Moving on to the example in the accepted answer (2 draws from a normal $N(\mu,\sigma)$ distribution, $\mathrm X =(\mathrm X_1, \mathrm X_2),$ which are meant to represent the entire sample, $(\mathrm X_1, \mathrm X_2, \cdots, \mathrm X_n)$ in the more general case, and transitioning from discrete probability distributions (as assumed up to this point) to continuous distributions (from PMF to PDF), the joint pdf of independent (iid) Gaussians with equal variance is:

$\begin{align} f_\mathrm X\left(\mathrm X =\mathrm x\vert\mu\right)&=\prod_{i=1}^n \frac{1}{\sqrt{2\pi\sigma^2}}\exp\left({\frac{-(x_i-\mu)^2}{2\sigma^2}}\right)\\[2ex] &=\frac{1}{(2\pi\sigma^2)^{(n/2)}}\exp\left({\frac{-\sum_{i=1}^n(x_i-\mu)^2}{2\sigma^2}}\right)\\[2ex] &=\frac{1}{(2\pi\sigma^2)^{n/2}}\exp\left({\frac{-\sum_{i=1}^n(x_i-\bar x + \bar x -\mu)^2}{2\sigma^2}}\right)\\[2ex] &=\frac{1}{(2\pi\sigma^2)^{n/2}}\exp\left({\frac{-\left(\sum_{i=1}^n(x_i-\bar x)^2 + n(\bar x -\mu)^2\right)}{2\sigma^2}}\right)\\[2ex] \end{align}$

The ratio of pdf's (the denominator corresponding to the pdf of the sampling distribution of the sample mean for the normal, i.e. $N(\mu,\sigma^2/n),$ results in

$\begin{align} \frac{f_\mathrm X(\mathrm X =\mathrm x\vert \mu)}{q_{T(\mathrm X)}(T\left(\mathrm X=T(\mathrm x)\right)\vert \mu)}&=\frac{\frac{1}{(2\pi\sigma^2)^{n/2}}\exp\left({\frac{-\left(\sum_{i=1}^n(x_i-\bar x)^2 + n(\bar x -\mu)^2\right)}{2\sigma^2}}\right)} {\frac{1}{\left(2\pi\frac{\sigma^2}{n}\right)^{1/2}}\exp\left({\frac{-n(\bar x-\mu)^2}{2\sigma^2}}\right)}\\[2ex] &\propto \exp{\left(\frac{-\left(\sum_{i=1}^n(x_i-\bar x)^2\right) }{2\sigma^2} \right)} \end{align}$

eliminating the dependency on a specific $\mu.$

This is all beautifully explained in Statistical Inference of George Casella and Roger L. Berger.

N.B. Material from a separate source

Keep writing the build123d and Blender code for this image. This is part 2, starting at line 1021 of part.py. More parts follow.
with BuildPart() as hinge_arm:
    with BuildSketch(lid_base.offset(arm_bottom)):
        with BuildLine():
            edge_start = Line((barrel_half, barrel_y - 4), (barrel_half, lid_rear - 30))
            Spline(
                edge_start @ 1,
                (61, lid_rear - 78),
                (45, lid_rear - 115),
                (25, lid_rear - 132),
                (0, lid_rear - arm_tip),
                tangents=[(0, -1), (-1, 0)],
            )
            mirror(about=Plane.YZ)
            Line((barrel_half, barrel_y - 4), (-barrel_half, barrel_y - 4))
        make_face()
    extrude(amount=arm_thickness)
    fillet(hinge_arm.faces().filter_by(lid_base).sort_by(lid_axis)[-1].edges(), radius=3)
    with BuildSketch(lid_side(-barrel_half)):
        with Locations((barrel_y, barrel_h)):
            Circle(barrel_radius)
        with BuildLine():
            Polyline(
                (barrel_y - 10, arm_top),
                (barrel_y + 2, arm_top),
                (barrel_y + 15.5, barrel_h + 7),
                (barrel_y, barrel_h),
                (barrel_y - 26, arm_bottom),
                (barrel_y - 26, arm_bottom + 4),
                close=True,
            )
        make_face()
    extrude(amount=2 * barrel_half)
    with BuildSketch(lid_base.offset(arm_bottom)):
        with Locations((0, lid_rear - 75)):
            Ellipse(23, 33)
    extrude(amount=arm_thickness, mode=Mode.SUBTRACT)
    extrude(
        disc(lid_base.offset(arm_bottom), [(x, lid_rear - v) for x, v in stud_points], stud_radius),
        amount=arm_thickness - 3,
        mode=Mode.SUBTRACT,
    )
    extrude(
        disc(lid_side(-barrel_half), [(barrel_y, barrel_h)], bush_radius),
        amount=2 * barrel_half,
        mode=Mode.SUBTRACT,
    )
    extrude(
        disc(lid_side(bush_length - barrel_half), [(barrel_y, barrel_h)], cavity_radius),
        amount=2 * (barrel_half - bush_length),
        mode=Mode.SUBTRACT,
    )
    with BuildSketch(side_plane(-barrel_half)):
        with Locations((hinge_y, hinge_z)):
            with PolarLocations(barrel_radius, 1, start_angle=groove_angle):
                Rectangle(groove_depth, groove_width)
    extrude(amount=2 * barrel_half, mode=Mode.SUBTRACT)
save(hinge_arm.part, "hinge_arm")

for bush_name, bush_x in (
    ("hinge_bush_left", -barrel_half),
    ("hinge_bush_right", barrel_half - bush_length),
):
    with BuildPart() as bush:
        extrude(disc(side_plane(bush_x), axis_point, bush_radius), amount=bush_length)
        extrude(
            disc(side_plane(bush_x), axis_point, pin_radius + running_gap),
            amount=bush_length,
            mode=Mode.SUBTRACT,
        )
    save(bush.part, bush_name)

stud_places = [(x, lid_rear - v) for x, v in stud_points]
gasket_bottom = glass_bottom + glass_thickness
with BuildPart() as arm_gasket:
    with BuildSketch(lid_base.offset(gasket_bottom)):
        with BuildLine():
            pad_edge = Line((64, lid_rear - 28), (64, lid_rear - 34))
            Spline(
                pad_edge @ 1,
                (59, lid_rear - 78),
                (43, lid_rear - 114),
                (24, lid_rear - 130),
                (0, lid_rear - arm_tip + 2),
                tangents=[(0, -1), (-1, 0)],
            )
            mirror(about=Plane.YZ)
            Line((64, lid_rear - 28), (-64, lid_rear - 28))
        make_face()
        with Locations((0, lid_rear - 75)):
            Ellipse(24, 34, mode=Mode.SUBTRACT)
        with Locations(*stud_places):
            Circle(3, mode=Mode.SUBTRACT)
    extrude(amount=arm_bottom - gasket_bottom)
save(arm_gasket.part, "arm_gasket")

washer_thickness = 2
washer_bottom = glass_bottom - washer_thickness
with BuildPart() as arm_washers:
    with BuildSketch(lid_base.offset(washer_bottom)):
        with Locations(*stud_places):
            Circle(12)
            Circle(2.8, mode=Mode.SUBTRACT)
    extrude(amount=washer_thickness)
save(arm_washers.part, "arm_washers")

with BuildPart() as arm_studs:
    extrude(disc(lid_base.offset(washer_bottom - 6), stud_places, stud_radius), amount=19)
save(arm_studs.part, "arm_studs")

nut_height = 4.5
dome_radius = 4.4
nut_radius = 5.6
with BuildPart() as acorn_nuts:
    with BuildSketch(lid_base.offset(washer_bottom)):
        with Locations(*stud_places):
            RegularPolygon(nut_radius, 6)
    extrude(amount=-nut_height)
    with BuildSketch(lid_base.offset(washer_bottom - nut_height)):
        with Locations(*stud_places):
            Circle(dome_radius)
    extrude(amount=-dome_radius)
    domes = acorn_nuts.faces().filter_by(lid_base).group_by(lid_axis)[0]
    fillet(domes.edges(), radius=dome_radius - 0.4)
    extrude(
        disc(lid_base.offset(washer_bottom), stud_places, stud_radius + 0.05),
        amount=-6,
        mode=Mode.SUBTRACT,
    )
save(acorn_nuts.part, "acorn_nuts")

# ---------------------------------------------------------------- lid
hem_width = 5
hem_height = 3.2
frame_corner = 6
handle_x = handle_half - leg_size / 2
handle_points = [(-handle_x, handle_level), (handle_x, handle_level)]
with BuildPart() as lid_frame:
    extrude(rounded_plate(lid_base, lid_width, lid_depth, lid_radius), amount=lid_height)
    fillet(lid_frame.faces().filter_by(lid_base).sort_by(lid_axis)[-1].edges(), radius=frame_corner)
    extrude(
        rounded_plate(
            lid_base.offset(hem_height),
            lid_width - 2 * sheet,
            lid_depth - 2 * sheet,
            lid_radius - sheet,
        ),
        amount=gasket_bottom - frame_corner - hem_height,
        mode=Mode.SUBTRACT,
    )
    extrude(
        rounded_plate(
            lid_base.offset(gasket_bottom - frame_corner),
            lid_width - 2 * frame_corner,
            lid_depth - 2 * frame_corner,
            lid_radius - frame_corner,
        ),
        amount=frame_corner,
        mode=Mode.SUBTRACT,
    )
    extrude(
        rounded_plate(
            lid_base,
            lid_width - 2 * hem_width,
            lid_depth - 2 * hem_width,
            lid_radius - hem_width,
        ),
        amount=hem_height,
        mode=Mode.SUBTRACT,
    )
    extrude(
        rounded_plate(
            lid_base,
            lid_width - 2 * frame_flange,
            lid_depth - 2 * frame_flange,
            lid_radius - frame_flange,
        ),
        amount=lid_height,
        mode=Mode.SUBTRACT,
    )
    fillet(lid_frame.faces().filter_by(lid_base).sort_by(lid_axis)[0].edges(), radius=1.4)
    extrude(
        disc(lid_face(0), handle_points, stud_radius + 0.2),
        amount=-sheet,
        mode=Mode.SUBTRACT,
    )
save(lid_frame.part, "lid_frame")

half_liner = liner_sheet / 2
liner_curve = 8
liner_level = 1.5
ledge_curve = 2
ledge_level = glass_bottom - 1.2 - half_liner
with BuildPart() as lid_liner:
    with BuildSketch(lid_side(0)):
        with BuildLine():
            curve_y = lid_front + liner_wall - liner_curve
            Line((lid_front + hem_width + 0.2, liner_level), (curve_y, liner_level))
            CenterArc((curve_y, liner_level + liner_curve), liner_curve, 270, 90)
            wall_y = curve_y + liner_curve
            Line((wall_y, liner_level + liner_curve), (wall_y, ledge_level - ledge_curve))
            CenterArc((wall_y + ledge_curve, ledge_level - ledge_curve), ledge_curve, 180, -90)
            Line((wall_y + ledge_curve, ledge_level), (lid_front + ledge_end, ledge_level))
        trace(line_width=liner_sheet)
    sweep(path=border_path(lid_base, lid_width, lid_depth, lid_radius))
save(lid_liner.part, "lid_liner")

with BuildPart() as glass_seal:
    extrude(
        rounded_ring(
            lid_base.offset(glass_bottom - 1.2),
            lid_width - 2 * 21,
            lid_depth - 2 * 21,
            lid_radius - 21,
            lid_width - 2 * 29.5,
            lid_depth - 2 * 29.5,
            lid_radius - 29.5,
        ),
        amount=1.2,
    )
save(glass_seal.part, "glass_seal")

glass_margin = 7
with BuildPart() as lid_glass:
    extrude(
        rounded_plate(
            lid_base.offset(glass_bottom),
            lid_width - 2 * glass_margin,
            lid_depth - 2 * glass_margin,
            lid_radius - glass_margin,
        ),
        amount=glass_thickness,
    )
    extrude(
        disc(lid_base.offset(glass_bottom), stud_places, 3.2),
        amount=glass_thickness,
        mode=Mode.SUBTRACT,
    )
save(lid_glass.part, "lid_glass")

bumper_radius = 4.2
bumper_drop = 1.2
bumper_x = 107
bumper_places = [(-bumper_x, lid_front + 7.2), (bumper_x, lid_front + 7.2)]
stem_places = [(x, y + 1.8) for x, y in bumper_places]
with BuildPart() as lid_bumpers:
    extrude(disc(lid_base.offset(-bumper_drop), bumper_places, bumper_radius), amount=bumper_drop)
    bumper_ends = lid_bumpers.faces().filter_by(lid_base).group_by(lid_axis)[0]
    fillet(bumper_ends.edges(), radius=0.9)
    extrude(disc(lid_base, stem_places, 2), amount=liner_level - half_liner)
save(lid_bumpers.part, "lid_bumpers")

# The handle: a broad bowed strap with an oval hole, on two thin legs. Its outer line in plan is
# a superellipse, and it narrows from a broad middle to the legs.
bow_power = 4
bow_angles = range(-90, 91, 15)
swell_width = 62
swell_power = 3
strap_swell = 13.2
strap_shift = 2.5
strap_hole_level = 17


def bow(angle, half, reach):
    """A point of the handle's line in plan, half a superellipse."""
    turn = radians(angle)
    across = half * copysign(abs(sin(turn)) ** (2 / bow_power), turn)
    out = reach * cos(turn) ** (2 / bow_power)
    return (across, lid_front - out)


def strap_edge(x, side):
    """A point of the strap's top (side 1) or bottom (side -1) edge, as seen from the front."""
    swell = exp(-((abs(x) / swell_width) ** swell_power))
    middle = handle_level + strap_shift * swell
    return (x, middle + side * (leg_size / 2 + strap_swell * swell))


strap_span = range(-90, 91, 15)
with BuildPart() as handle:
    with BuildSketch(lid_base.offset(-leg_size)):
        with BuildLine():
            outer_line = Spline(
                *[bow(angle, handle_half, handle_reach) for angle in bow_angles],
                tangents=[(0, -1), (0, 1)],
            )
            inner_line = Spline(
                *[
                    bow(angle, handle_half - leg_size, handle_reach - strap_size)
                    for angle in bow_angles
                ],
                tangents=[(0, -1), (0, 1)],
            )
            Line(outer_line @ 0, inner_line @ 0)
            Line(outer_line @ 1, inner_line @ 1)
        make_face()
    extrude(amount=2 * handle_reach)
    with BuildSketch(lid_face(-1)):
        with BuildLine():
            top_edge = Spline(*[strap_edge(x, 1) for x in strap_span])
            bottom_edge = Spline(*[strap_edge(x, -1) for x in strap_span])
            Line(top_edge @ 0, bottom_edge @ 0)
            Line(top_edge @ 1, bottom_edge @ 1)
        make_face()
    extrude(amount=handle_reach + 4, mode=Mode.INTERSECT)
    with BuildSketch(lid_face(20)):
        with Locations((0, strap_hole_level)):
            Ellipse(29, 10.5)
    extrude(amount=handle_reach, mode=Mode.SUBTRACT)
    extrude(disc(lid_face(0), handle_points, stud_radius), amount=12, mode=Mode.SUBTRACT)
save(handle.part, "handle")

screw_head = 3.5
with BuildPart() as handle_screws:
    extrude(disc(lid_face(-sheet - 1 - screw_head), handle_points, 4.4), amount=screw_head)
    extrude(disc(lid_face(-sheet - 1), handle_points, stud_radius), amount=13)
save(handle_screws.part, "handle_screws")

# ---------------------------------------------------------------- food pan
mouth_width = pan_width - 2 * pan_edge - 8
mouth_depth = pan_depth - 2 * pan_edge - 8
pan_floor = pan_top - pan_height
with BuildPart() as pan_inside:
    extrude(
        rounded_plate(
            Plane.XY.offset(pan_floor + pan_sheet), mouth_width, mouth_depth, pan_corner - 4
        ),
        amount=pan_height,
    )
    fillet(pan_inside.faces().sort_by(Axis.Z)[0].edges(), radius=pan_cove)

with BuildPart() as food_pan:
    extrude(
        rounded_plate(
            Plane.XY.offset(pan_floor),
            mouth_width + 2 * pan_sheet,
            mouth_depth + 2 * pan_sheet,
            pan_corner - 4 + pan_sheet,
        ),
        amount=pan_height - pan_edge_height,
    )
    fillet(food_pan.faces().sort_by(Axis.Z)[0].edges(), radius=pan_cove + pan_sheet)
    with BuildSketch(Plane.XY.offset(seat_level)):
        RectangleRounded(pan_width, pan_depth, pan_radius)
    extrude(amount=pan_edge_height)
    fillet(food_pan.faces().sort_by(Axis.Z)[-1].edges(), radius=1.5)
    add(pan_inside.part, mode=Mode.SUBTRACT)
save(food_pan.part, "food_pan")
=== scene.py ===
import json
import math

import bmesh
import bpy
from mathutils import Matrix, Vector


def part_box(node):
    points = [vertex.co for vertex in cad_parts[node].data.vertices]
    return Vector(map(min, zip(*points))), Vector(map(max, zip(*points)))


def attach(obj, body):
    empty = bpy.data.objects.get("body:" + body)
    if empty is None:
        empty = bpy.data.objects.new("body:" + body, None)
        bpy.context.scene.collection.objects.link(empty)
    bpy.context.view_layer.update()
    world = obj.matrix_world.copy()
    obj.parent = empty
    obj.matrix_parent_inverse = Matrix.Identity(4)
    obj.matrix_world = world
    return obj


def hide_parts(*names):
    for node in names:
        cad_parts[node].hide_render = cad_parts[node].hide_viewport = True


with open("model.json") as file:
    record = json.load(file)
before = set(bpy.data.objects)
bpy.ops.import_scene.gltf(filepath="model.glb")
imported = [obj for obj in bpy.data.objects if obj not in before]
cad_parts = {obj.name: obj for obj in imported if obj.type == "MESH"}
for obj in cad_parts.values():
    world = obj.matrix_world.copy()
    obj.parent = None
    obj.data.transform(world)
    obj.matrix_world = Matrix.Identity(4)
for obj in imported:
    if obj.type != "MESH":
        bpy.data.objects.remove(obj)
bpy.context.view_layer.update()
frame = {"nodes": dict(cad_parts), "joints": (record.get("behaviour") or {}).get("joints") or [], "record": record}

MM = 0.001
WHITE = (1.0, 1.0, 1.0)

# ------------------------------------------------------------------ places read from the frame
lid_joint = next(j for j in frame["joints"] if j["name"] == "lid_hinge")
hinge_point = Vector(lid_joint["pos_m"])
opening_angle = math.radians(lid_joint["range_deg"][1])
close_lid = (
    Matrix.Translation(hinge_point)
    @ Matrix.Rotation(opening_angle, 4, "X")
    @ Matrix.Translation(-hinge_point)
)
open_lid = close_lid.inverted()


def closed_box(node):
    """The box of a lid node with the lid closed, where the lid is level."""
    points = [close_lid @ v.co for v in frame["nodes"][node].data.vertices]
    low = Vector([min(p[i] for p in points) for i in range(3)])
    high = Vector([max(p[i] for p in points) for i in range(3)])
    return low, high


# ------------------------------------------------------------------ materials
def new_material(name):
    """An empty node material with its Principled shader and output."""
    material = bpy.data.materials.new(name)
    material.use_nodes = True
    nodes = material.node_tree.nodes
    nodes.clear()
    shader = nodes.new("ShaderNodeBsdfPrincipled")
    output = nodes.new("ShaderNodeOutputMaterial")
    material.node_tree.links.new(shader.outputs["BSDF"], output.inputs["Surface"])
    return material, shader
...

Consequently, the sample mean is a sufficient statitic.

In contradistinction, the maximum value of the sample, which is a sufficient statistic of a uniform $[0,\theta]$ with unknown $\theta,$ would not be sufficient to estimate the mean of Gaussian samples. The histogram of the maximum value of samples of 10 from the uniform $[0,3]$ shows how the $\theta$ parameter is approximated, allowing the rest of the information from the sample to be discarded:

enter image description here

The maximum would simply be an extreme example of the single random variable in the sample vector posted as a counterexample to a sufficient statistic in the approved answer.

In this case, the pdf of the statistic becomes unwieldy, involving the error function:

$\frac{1}{2}+\frac{1}{2}\text{erf}\left(\frac{x-\mu}{\sigma\sqrt 2}\right)$

which (among other differences between the numerator and denominator of the pdf ratios) preclude getting rid of $\mu.$

Intuitively, knowing the maximum value of each sample does not summarize all the information regarding the population mean, $\mu,$ available in the sample. This is visually clear plotting the sampling distribution of the means of $10^6$ simulations of $n=10$ samples $N(0,1)$ (on the left) versus the sampling distribution of the maximum values (on the right):

enter image description here

The latter disposes of information available within the complete sample necessary to estimate the population mean - it is also biased.

-1

Here is my attempt to answer part 4 of the question. If you have a parameteric family of distributions with a parameter theta (theta can be K-dimensional for K>=1) then a statistic is sufficient if all the information about theta is contained in it. That means that given the parametric family the conditional distribution of the data given the sufficient statistic is independent of the parameter theta. For many problem there are several functions T of the data that are sufficient. Sufficiency usually carries data reduction with it. For example say the parametric family is N(m,1) (m is the mean and 1 is the variance). To estimate m you take a sample of size n=10. The data involves ten values but the sufficient statistic (the sample mean) is just a single number. That is the least amount of information possible for a sufficient statistic. This type of sufficient statistc is better than others in data reduction and is called minimal sufficient. To determine that a candidate statistic is sufficient you can use the factorization theorem to test it. If the candidate T is sufficent it will factor the density as follows f(x|theta)= g(T(x)|theta) h(x) where f is the density for the data given theta, g is the density for T(x) given theta and the term h(x) does not depend on theta. So you can check sufficiency by calculating f and g, divide f by g and T will be sufficient iff the resulting function h doesn't depend on (involve) theta. Besides sufficiency and minimal sufficiency there is a concept called complete sufficiency. All the cocepts are important in the parametric theory of point estimation. This is nicely covered in Casella and Berger's book Statistical Inference 2e Chapter 6.